From this, now, holy place I at which I sit, I can watch His creations - birds, squirrels, the well-fed stray cats.  This old coral-painted flea market chair holds me.  The well-stained tabletop serves as my desk, dinner surface, work bench.  It's a place that only I know and a place only I would consecrate as spirit-filled.

It is here where I found a promise letter He wrote to me.  I hear Him sing the Psalm (vs. 37:4),
Delight yourself also in the Lord, and He shall give you the desires of your heart.
How true do I find this verse now!  I am on a new adventure - one like never before.  My soul transformation endeavor is long overdue.  I awake every morning with a new song on my heart, Oh, how I love Jesus, because He first loved me.  I am discovering that the closer I get to Him, the more like Him I try to become, the moments I seek him in the stillness, I find Him near me.  I find His Spirit driving my very existence.  The laundry seems less painful if I'm full of His hymns.  The mountain of dishes looks a little smaller with His sweet hand-written promises taped on the cabinet above.  The load of work on the job seems less exaggerated with His joy in my heart and His verses on my mind.

He is calling me.  It started with a simple resolution to be less like the world, to put a harness on my mouth and purify my heart's thoughts.
Psalm 19:14   -   Let the words of my mouth and the meditation of my heart be acceptable in Your sight, O Lord, my strength and my Redeemer. 
This verse has become my daily mantra.  It is plastered on my planner, on my desk at work, on my refrigerator, and even in my car.  Because I know, that unless I can walk according to His word and try my best to be less like the world, I will not be used by Him.  Through Him, I can shine.  Through Him, I can be a light to the world and only through Him.  Through Him, I can see the daily grind with His eyes, seek opportunities for sharing His mercy, love, and peace.  Through Him, I can reach the lost souls.  Through Him, I can love better.  Through Him, I can find joy, beauty, peace, wonder, abundance, hope, you name it!  Through Him, life is better.

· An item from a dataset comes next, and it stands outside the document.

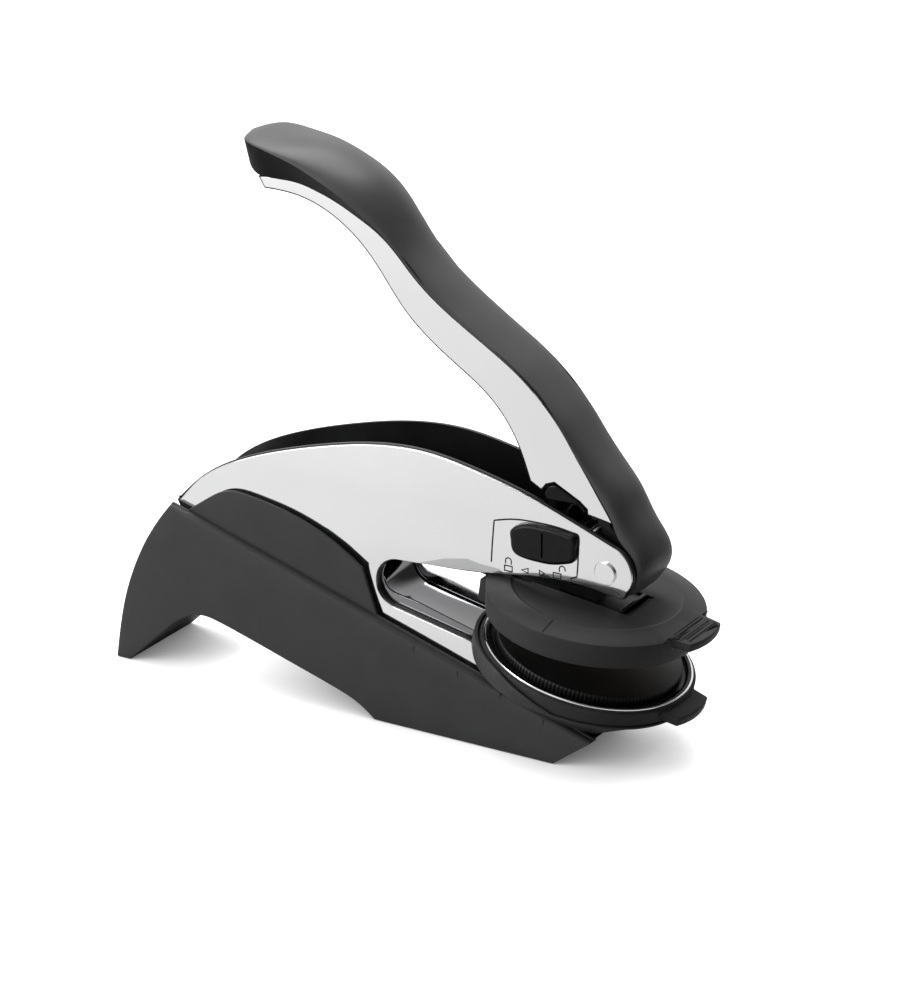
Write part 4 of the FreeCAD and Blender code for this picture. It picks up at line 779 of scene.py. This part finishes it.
eased("lower_holder", "lower_die_holder", die_black, "lower_die", 0.35)
finished("rim_trim", *turned([(27.45, -0.35), (27.45, 0.0), (27.55, 0.13), (27.75, 0.18), (27.95, 0.13),
                              (28.05, 0.0), (28.05, -0.35), (27.45, -0.35)], LOWER), trim,
         "lower_die", "bright_trim", ["lower_rim_ring"], sharp=60.0)
finished("rim_channel", *turned([(27.3, -0.31), (27.3, -0.05), (27.1, 0.05), (26.75, 0.0), (26.6, -0.2),
                                 (26.5, -1.0), (26.2, -1.15), (25.3, -1.15), (25.3, -1.19), (26.5, -1.19),
                                 (27.3, -0.31)], LOWER), gloss_black, "lower_die", "gloss_black",
         sharp=60.0)
finished("lower_face", *turned([(0, -1.19), (24.8, -1.19), (24.8, -0.8), (24.8, 1.1), (24.5, 1.5),
                                (24.0, 1.6), (0, 1.6)], LOWER, 5 * RIBS, RIBS, RIB_HEIGHT, (2, 3)),
         face_black, "lower_die", "die_face_plastic", ["lower_die_insert"])


# Upper die: a shallow black cap with a raised rim band, a tab with bars, a way for the arm's plate
# and a short line on its cone behind. Its face is brass.
UPPER, UPPER_RADIUS = (np.array((32.0, 42.6)), math.radians(7.52)), 29.0
CONE_RISE, CONE_RUN, MARK_START, MARK_END, MARK_HALF = 1.7, 6.4, -28.7, -23.4, 0.2
brass = metal("die_face_brass", (0.20, 0.15, 0.075), 0.42, grain=500.0, depth=0.00002)
eased("upper_holder", "upper_die_holder", die_black, "upper_die", 0.3)
ends = np.array([MARK_START, MARK_START, MARK_END, MARK_END])
cone = CONE_RISE * (UPPER_RADIUS + ends) / CONE_RUN
across = MARK_HALF * np.array([-1, 1, 1, -1])
mark = tilted(np.tile(across, 2), np.tile(ends, 2), np.concatenate((cone - 0.3, cone + 0.03)), UPPER)
finished("upper_mark", mark, BOX_FACES, inner_plastic, "upper_die", "die_plastic")
dressed(brass, "upper_die_insert")


# Arm: black, from the rear hinge to the plate that the upper die slides onto. A small clip stands
# on the plate, and a hardened pad lies under the cam's roller.
CLIP_PLAN, CLIP_HEIGHTS = ((10.2, -6.7), (11.4, -6.7), (11.4, 6.7), (10.2, 6.7)), (0.2, 1.9)
clip = np.array([(u, y, w) for w in CLIP_HEIGHTS for u, y in CLIP_PLAN])
eased("arm", "die_arm", inner_plastic, "die_arm", 0.4)
softened(finished("arm_clip", tilted(*clip.T, UPPER), BOX_FACES, gloss_black, "die_arm", "die_plastic"),
         0.3)
dressed(inner_plastic, "wear_pad")


# Return spring: coiled bright steel wire between the arm's tail and its seat under the channel. Its foot
# goes with the arm and its head with the seat; here it is built once, at rest, and sits on no body.
SPRING_X, SPRING_RADIUS, WIRE, TURNS, HELD = -50.0, 3.4, 0.5, 5, 0.8
spring_foot, spring_head = (corner[2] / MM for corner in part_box("return_spring"))


def coil():
    """Circle of wire carried along a helix: the centre turns evenly about the axis as it rises, and
    the circle lies across the direction of travel."""
    turn = np.linspace(0, 2 * math.pi * TURNS, 40 * TURNS + 1)[:, None]
    rise = (spring_head - spring_foot - 2 * WIRE) / turn[-1, 0]
    outward = np.concatenate((np.cos(turn), np.sin(turn), 0 * turn), 1)
    ahead = np.concatenate((-SPRING_RADIUS * np.sin(turn), SPRING_RADIUS * np.cos(turn),
                            rise + 0 * turn), 1) / math.hypot(SPRING_RADIUS, rise)
    across = np.cross(ahead, outward)
    centre = SPRING_RADIUS * outward + np.concatenate((SPRING_X + 0 * turn, 0 * turn,
                                                       spring_foot + WIRE + rise * turn), 1)
    round_wire = np.linspace(0, 2 * math.pi, 10, endpoint=False)[None, :, None]
    verts = (centre[:, None] + WIRE * np.cos(round_wire) * outward[:, None]
             + WIRE * np.sin(round_wire) * across[:, None])
    return verts.reshape(-1, 3), tube_faces(*verts.shape[:2])


spring = finished("spring", *coil(), steel, None, "bright_steel", ["return_spring"])
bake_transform(spring)
dressed(inner_plastic, "spring_seat")


# Press cam: a black finger under the handle's pivot, with a bright steel roller on a pin at its
# end. It swings with the handle and pushes the arm down.
dressed(inner_plastic, "press_cam")
dressed(steel, "roller_pin", "cam_roller")


# Lock: a black slider on the right-hand cover, with a line across its middle. It carries a steel
# cross pin through the cover's slot.
SLIDER_TOP, SLIDER_FOOT, SLIDER_EDGE = 12.9, 11.1, 1.1
GROOVE, GROOVE_WIDTH, GROOVE_DEPTH = [(22.9, 55.6), (22.9, 59.3), (22.9, 62.4)], 0.55, 0.6
SLIDER = np.array([(13.1, 60.9), (13.2, 58.8), (13.5, 56.4), (14.3, 55.1), (15.8, 54.35), (18.1, 53.95),
                   (21.1, 53.8), (24.0, 53.8), (27.0, 54.2), (29.9, 55.0), (31.5, 55.7), (32.1, 56.8),
                   (32.3, 59.3), (32.35, 61.9), (31.9, 62.9), (30.4, 63.3), (27.5, 63.65), (24.6, 63.9),
                   (21.65, 63.9), (18.7, 63.8), (15.8, 63.05), (14.0, 62.0)])


def closed_curve(points, step):
    """Smooth closed loop: a spline that runs on past both ends of the points, cut where it passes
    the first point and where it comes back to it."""
    loop = spline(np.concatenate((points[-5:], points, points[:6])), step)
    away = np.hypot(*(loop - points[0]).T)
    first = int(away[:len(loop) // 2].argmin())
    return loop[first:first + 5 + int(away[first + 5:].argmin())]


plate("lock_slider", inner_plastic, "lock", "inner_plastic", ["lock_button"],
      closed_curve(SLIDER, 0.5), -SLIDER_TOP, -SLIDER_FOOT, SLIDER_EDGE, 0.0,
      engraved=[[stroke(GROOVE, GROOVE_WIDTH)]], depth=GROOVE_DEPTH)
dressed(steel, "lock_pin")


# Catch: a black block across the handle's channel. Its mouth opens forwards and takes the lock's
# pin when the handle is down; its back and corners are rounded.
TRAVEL = math.radians(37.5)


def by_the_pin(offsets):
    """Places given from the locked pin with the handle closed, turned up to rest."""
    spot = np.asarray(offsets, float) + LOCK_PIN - PIVOT
    c, s = math.cos(TRAVEL), math.sin(TRAVEL)
    return PIVOT + np.stack((c * spot[:, 0] + s * spot[:, 1], -s * spot[:, 0] + c * spot[:, 1]), 1)


def blunted(loop, reach):
    """Closed loop whose corners are cut back by a reach and rounded by quadratic curves."""
    before, after = np.roll(loop, 1, 0) - loop, np.roll(loop, -1, 0) - loop
    room = 0.45 * np.minimum(np.hypot(*before.T), np.hypot(*after.T))
    reach = np.minimum(reach, room)[:, None]
    start = loop + before / np.hypot(*before.T)[:, None] * reach
    stop = loop + after / np.hypot(*after.T)[:, None] * reach
    t = np.linspace(0, 1, 6)[None, :, None]
    curve = (1 - t) ** 2 * start[:, None] + 2 * t * (1 - t) * loop[:, None] + t ** 2 * stop[:, None]
    return curve.reshape(-1, 2)

CATCH = by_the_pin([(-11.1, -0.3), (-9.8, 1.5), (-2.0, 3.0), (0.4, 3.0), (1.4, 1.9), (-2.4, 1.9),
                    (-2.4, -1.9), (2.0, -1.9), (2.0, -4.4), (-6.5, -5.0), (-10.4, -3.3)])
CATCH_HALF = 8.85
catch_black = plastic("catch_black", (0.004, 0.004, 0.0045), 0.22, grain=600.0, specular=0.14)
plate("catch", catch_black, "handle", "inner_plastic", ["handle_catch"],
      blunted(CATCH, 1.2), -CATCH_HALF, CATCH_HALF, 0.7, 0.7)


# Handle channel: chromed sheet along each side of the handle, with a black moulded core in it, and a
# black sheet inside each side that stands out past the chrome's edge as a painted dark outline. Its lower
# edge is notched round the catch.
CHANNEL_OUTER, CHANNEL_INNER = 8.9, 8.42
# black sheet inside each chrome side, reaching past its edge all round: painted shade along the chrome's
# edge
SHADE_LINE_OUTER, SHADE_LINE_INNER, SHADE_LINE_PROUD = 8.84, 7.92, 0.28
TOP_EDGE = [(-64.7, 143.3), (-55.1, 144.1), (-41.1, 140.7), (-27.3, 133.6), (-10.2, 117.9),
            (6.7, 107.3), (20.2, 96.7), (30.0, 84.4), (41.5, 66.9)]
LOW_EDGE = [(17.0, 74.2), (13.3, 83.6), (5.4, 94.3), (-6.8, 103.0), (-20.5, 114.1), (-30.2, 126.4),
            (-39.8, 134.7), (-53.0, 139.8), (-62.8, 140.3)]
NOTCH = by_the_pin([(-11.4, -2.6), (-11.4, -0.3), (-10.1, 1.8), (-2.0, 3.3), (0.7, 3.3), (1.7, 2.2)])
channel_line = leftward(divided(run(spline(TOP_EDGE, 1.5), NOTCH[::-1], spline(LOW_EDGE, 1.5)), 3.0))
for side, name in SIDES:
    plate("channel_" + name, chrome, "handle", "chrome", ["handle_channel"] if side < 0 else [],
          inset(channel_line, SHADE_LINE_PROUD), side * CHANNEL_OUTER, side * CHANNEL_INNER, 0.2, 0.0)
    # the black sheet shows only as a thin rim past the chrome, a painted dark line
    plate("channel_shade_line_" + name, inner_plastic, "handle", "inner_plastic", [],
          channel_line, side * SHADE_LINE_OUTER, side * SHADE_LINE_INNER, 0.1, 0.1)
dressed(inner_plastic, "handle_core")


# Grip: soft-touch plastic cap, crowned and wide at the hand end, narrowing along the channel and wrapping
# the hub at the nose. Its flat underside and flare take a near-black copy of the plastic, as painted
# shade.
HALF_HANDLE, NOSE_RADIUS, SLIM = 8.9, 7.62, 0.10
IN_FRAME, TIP_LENGTH, OVERHANG = 62.0, 6.0, 0.2


def grip_stations():
    """Foot, crown, half-width of the foot, share of the height at the widest line, half-width. Past
    the palm the sides are straight; round the nose each foot lies on the hub's circle."""
    full = HALF_HANDLE
    palm = [((-71.5, 150.4), (-71.5, 153.0), 1.6, 0.38, 2.8),
            ((-70.4, 148.0), (-70.4, 153.4), 4.4, 0.70, 6.2),
            ((-68.6, 145.8), (-68.6, 153.7), 6.8, 0.84, 9.0),
            ((-66.0, 144.0), (-66.0, 153.6), 8.2, 0.86, 10.8),
            ((-61.5, 143.4), (-61.5, 153.2), full, 0.82, 11.7),
            ((-57.0, 143.4), (-57.0, 152.9), full, 0.74, 12.1),
            ((-52.5, 143.2), (-52.0, 152.5), full, 0.63, 12.2),
            ((-46.2, 141.7), (-45.2, 151.2), full, 0.48, 12.1),
            ((-39.9, 139.4), (-37.9, 148.4), full, 0.39, 11.8),
            ((-34.5, 136.8), (-31.5, 144.7), full, 0.28, 11.0),
            ((-28.7, 133.6), (-26.2, 138.6), full, 0.21, 9.9),
            ((-23.4, 129.3), (-21.9, 131.8), full, 0.14, 9.0)]
    shaft = [((-17.4, 123.1), (-16.0, 125.1)), ((-10.5, 117.4), (-9.1, 119.5)),
             ((-2.0, 111.9), (-0.9, 113.5)), ((6.4, 106.8), (7.2, 107.9)), ((13.2, 102.2), (13.9, 103.0)),
             ((19.8, 96.3), (20.5, 97.0)), ((25.2, 90.4), (26.1, 91.1)), ((29.5, 84.1), (31.0, 85.1)),
             ((34.5, 76.8), (37.2, 78.5)), ((38.4, 71.0), (41.8, 73.3)), ((40.6, 67.6), (44.2, 69.0)),
             ((42.6, 63.0), (47.1, 64.9))]
    nose = [(38, (49.8, 60.3)), (18, (50.7, 57.3)), (-8, (50.0, 53.0)), (-30, (48.3, 50.4)),
            (-47, (46.9, 48.2))]
    shaft += [(on_circle(PIVOT, NOSE_RADIUS, degrees), crown) for degrees, crown in nose]
    return palm + [(foot, crown, full, SLIM, full) for foot, crown in shaft]


def grip_surface():
    """Sections along the handle: a flat foot, a straight flare to the widest line, then a crown that is a
    superellipse, of power 1.8 over the palm and 2.6 towards the nose. The stations are joined by smooth
    cubics. Also gives a 1 for each face of the underside and flare, the faces painted in shade."""
    table = np.array([[*foot, *crown, half, share, wide]
                      for foot, crown, half, share, wide in grip_stations()])
    reach = lengths((table[:, 0:2] + table[:, 2:4]) / 2)
    steps = np.unique(np.concatenate([np.linspace(a, b, 5) for a, b in zip(reach[:-1], reach[1:])]))
    smooth = natural(reach, table, steps)
    foot, crown, (foot_half, share, wide) = smooth[:, 0:2], smooth[:, 2:4], smooth[:, 4:7].T
    phi = np.radians(np.linspace(0, 90, 14))[None, :]
    power = 2 / np.interp(steps, [0, 10, 30, 75, 130, steps[-1]], [2.4, 1.9, 1.8, 2.2, 2.6, 2.6])[:, None]
    across, rise = np.cos(phi) ** power, np.sin(phi) ** power
    across[:, -1] = 0.0
    # between the tip and the frame's plates the cap is a little wider than the channel
    off_frame = OVERHANG * np.clip((steps[-1] - IN_FRAME - steps) / 10.0, 0, 1)
    off_frame *= np.clip((steps - TIP_LENGTH) / 4.0, 0, 1)
    foot_half, wide = foot_half + off_frame, wide + off_frame * (wide < HALF_HANDLE + 0.5)
    half = np.concatenate((np.zeros((len(steps), 1)), foot_half[:, None] * 0.5, foot_half[:, None],
                           (foot_half + wide)[:, None] / 2, wide[:, None] * across), 1)
    height = np.concatenate((np.zeros((len(steps), 3)), share[:, None] / 2,
                             share[:, None] + (1 - share[:, None]) * rise), 1)
    points, faces = symmetrical_tube(foot, crown, half, height)
    # 1 on the faces of the foot and the flare, which take the painted shade
    low = np.zeros(2 * half.shape[1] - 2, int)
    low[:4] = low[-4:] = 1
    return points, faces, np.tile(low, len(steps) - 1)


grip_skin = plastic("grip_plastic", (0.078, 0.078, 0.079), 0.42, grain=1600.0, depth=0.00003,
                    specular=0.22, sheen=0.1)
# near-black copy of the grip plastic for the underside and flare: painted shade
grip_underside_shade = plastic("grip_underside_painted_shade", (0.006, 0.006, 0.007), 0.45, grain=1200.0, specular=0.06)
points, faces, under = grip_surface()
finished("grip", points, faces, grip_skin, "handle", "grip_plastic", ["handle_grip"], sharp=38.0,
         second=(grip_underside_shade, under))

I am on a journey to be -full.  His -fullness is the only thing that can truly overload our souls.  Not with a temporary -full, but a -FULLNESS that exceeds any worldly pleasure or ecstasizing high.  We can be forever -full.

But we must put forth an effort.

First, we must be assured of our salvation.  Salvation means deliverance from our fleshly bodies by the saving grace of His death on the cross.  If you are reading this and have never come to  know Jesus as your savior, let me promise you, it is the best decision you will ever make.  I can't let this opportunity pass by.  Allow me to share with you His love.

First, you must ADMIT that you aren't perfect.  And there are things that you've done and said that you can never take back on your own.  You must come to the realization that you are a sinner.  We all are.  The Bible says in Romans 3:23,
For all have sinned and fall short of the glory of God.
Next you must BELIEVE that Jesus died on the cross for YOU!  And that He would have died on that cross just for you, regardless of everyone else.  John 3:16-17 says,
For God so loved the world that He gave His only begotten Son, that whoever believes in Him should not perish but have everlasting life.  For God did not send His Son into the world to condemn the world, but that the world through Him might be saved.
Can we add some exclamation points to "life" and "saved"?  How exciting is that!  Jesus came to earth - sent by His Father - to die on the cross for you and I.  After being saved for 16 years, I still can not come to understand that kind of love.  I don't believe I ever will.

Lastly, you must CONFESS that Jesus Christ is Lord and proclaim your decision to those you love.  Maybe it's your family, your husband, your best friend, your pastor, your children.  This decision isn't one to be ashamed about.  It is one that can be shared with pride and courage.  It is the decision that will change your life forever.  Romans 10:9-10 shares with us this:
That if you confess with your mouth the Lord Jesus and believe in your heart that God has raised Him from the dead, you will be saved.  For with the heart one believes unto righteousness, and with the mouth confession is made unto salvation.
If you have just made this decision, I pray you tell someone about it.  You could even take a moment and send me a message about it.  I would love to hear your story so that I, too, can share in your excitement!

Maybe you have already assured your life with Christ.   Maybe you have been a Christian for a long time, but you're struggling to find the time for Him.  Your days drag on, yet you wake up every once in a while and realize that the years are flying by.  That your life needs more.  That your moments need to be -fuller.

Maybe you're a new believer; you're trying to figure out this whole Christ-filled life.  You need strength, wisdom, courage.  You desire to seek Him with your all, but you find it hard to let go of the person you used to be, the things you used to love.

Let's journey together!  Each and every one of us!  I am finding that in my -fullest moments I am enveloped by His love and seeing through His eyes.  I am finding joy in the mundane, beauty amongst the bland, grace covers regrets, peace during the flurries of life.  I have yet to find all the -fulls He has to offer.  I want to be filled.  I want to be beautiful, graceful, joyful, thoughtful, purposeful, truthful.  Join me in this adventure.  I promise His grace will fill you - eternally.

Lord, this is your servant Elizabeth.  I pray, God, that you will fill me with Your presence.  Allow me to see today as a blessing and provide me the opportunity to share your word.  Make me see the beauty of each moment you create.  Help me to transform my mind and purify my heart.  Keep my words from being what I want to say to what would be glorifying to You.  Thank you, Lord, for dying on that old rugged cross for me!  You are too wonderful for me to fully understand.  But thank you for always guiding me and loving me, despite my sinful ways.  Thank you, Lord.  Amen.